The bottom line is: you talk to your agent conversationally, and it handles the complex API workflow needed for identity changes.

1. Subscribe to the Userfront server and provide your required API Key.
2. Your AI client sends a request (e.g., 'Find all users in Tenant X with admin access').
3. The MCP Server executes the necessary tool calls, retrieves the data, and passes the results back to your agent.

## Frequently Asked Questions

**How do I find all users in a specific tenant using find_users?**
You send the `find_users` tool with the specific tenant ID and any required filters. This returns a list of user records that match your criteria, so you can audit them quickly.

**What's the difference between create_user and create_or_update_user?**
`create_user` makes an entirely new record. Use `create_or_update_user` if you’re unsure if the user exists, as it handles both creating a new profile or simply modifying existing data.

**How do I force-log out all users with logout_user?**
`logout_user` invalidates every active session for that user. It's the clean way to revoke access without having to delete their account record entirely.

**Can I check if an API key is still valid before deleting it? (verify_api_key)**
Yes, you use `verify_api_key`. It checks the status of a key without revoking anything. This helps prevent accidental service disruptions when auditing.

**If I delete a tenant using delete_tenant, what happens to its users?**
This action deletes the entire tenant and all linked data within it. Be careful: this is irreversible. Always verify with `get_tenant` first.

**What does the tool `list_roles` return, and how can I check existing system permissions?**
It returns a list of every role defined for your platform. You get all available roles, including their descriptions, so you know exactly what permissions exist before assigning one.

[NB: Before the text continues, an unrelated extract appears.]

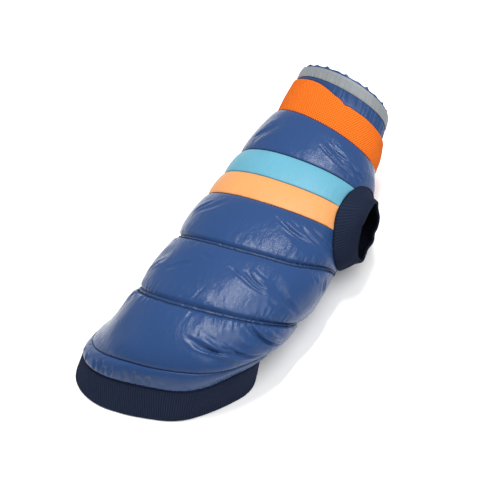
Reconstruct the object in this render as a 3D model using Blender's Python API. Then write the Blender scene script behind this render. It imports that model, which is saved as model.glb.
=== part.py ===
"""Quilted dog jacket, filled out with nobody in it and resting on its belly panel.

The garment is one tube, described by a table of cross sections from the hem at the tail to the
top of the collar. A point of the tube is found from its run (how far up the back it lies from the
hem edge, in millimetres) and its angle round the tube (0 on the dog's right, 90 on the spine,
180 on the left, 270 under the belly). Every panel is a closed wall laid on that tube between two
runs and two angles, with the padding of its channels raised on the outer face only.
+Y points to the head, +X to the dog's right, and the floor is z = 0.
"""

from collections import namedtuple

import bpy
import numpy as np

# ---- driving sizes, in millimetres and degrees unless a name says otherwise ----
MM = 0.001
PLACE = np.array([8.1, -16.1, 0.0])  # moves the middle of the finished box over the origin

SEAM_GAP = 0.3  # between two sewn pieces
HEM_GAP = 1.1  # where the fine ribs of the hem meet the coarser panels
BELLY_SHORT_AT_HEM = 1.4
BELLY_SHORT_AT_NECK = 0.3
QUILT_WALL = 2.4  # shell, padding and lining where a seam pinches them
PLAIN_WALL = 2.2  # belly panel
KNIT_WALL = 2.0  # rib knit between two ribs
COLLAR_WALL = 2.2
TAPE_WALL = 1.0
TAPE_LIFT = 0.4  # clear of the collar below it
TAPE_WIDTH = 13
TAPE_BELOW_TOP = 3
RIB_PITCH = 2.7
RIB_HEIGHT = 0.7
CLOTH_TO_A_DEGREE = 1.6  # millimetres of cloth to a degree round the tube
SHARP_EDGE = 50  # edges that turn by more degrees than this stay crisp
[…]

**When using `find_tenants`, how do I search for specific branches within the overall tenant hierarchy?**
You pass a parent ID to narrow the scope of your query. This lets you filter results down to a single organizational branch, which is critical when managing large, multi-level accounts.

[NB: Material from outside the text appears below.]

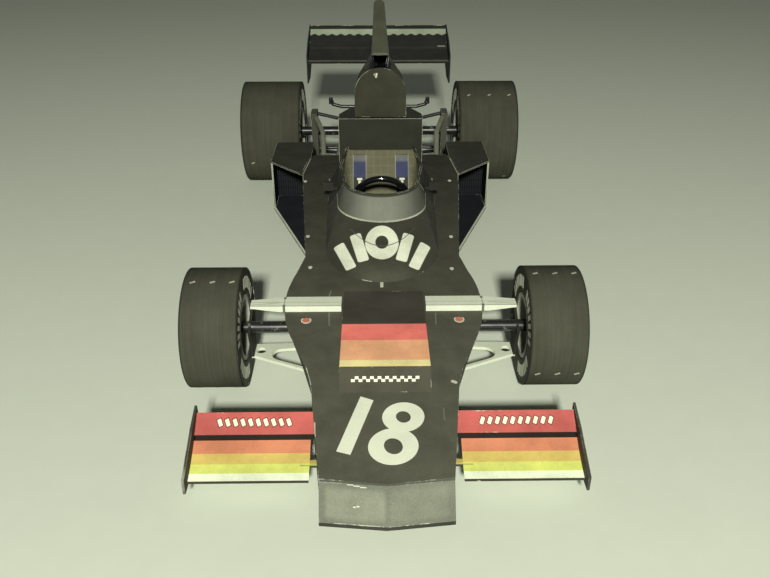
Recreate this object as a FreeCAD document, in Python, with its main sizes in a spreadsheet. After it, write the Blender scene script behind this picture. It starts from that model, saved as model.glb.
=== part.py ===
"""Card scale model, 1:24, of an open wheel racing car of the 1970s.

The model is folded and glued from printed card on two wire axles, and its four wheels turn freely.
Frame: +Z up, the nose towards -Y, +X the car's left side, the origin on the ground under the
middle of the overall length. All sizes are millimetres.

Places along the car are stations: millimetres behind the front axle.
"""
import FreeCAD
import Part
import Sketcher

import math
import os

V = FreeCAD.Vector
doc = FreeCAD.newDocument("racing_car_model")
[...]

**If my application requires an access token outside of the normal login flow, how do I use `create_custom_jwt`?**
You pass required claims and set the expiration time to generate a signed JWT. This gives your client app programmatic control over user access without having to rely on standard session creation.

**Can I search for users based on specific criteria like email or custom data?**
Yes. Use the `find_users` tool. You can pass a filters object to match specific user attributes within your tenant.

**How do I manage sub-organizations or child accounts?**
Userfront supports multi-tenancy. You can use `create_child_tenant` to create a new tenant under an existing parent, allowing for complex organizational hierarchies.

**Is it possible to see if a user is currently logged in?**
You can use the `get_user_sessions` tool by providing a `userId`. This will return all active sessions associated with that specific user.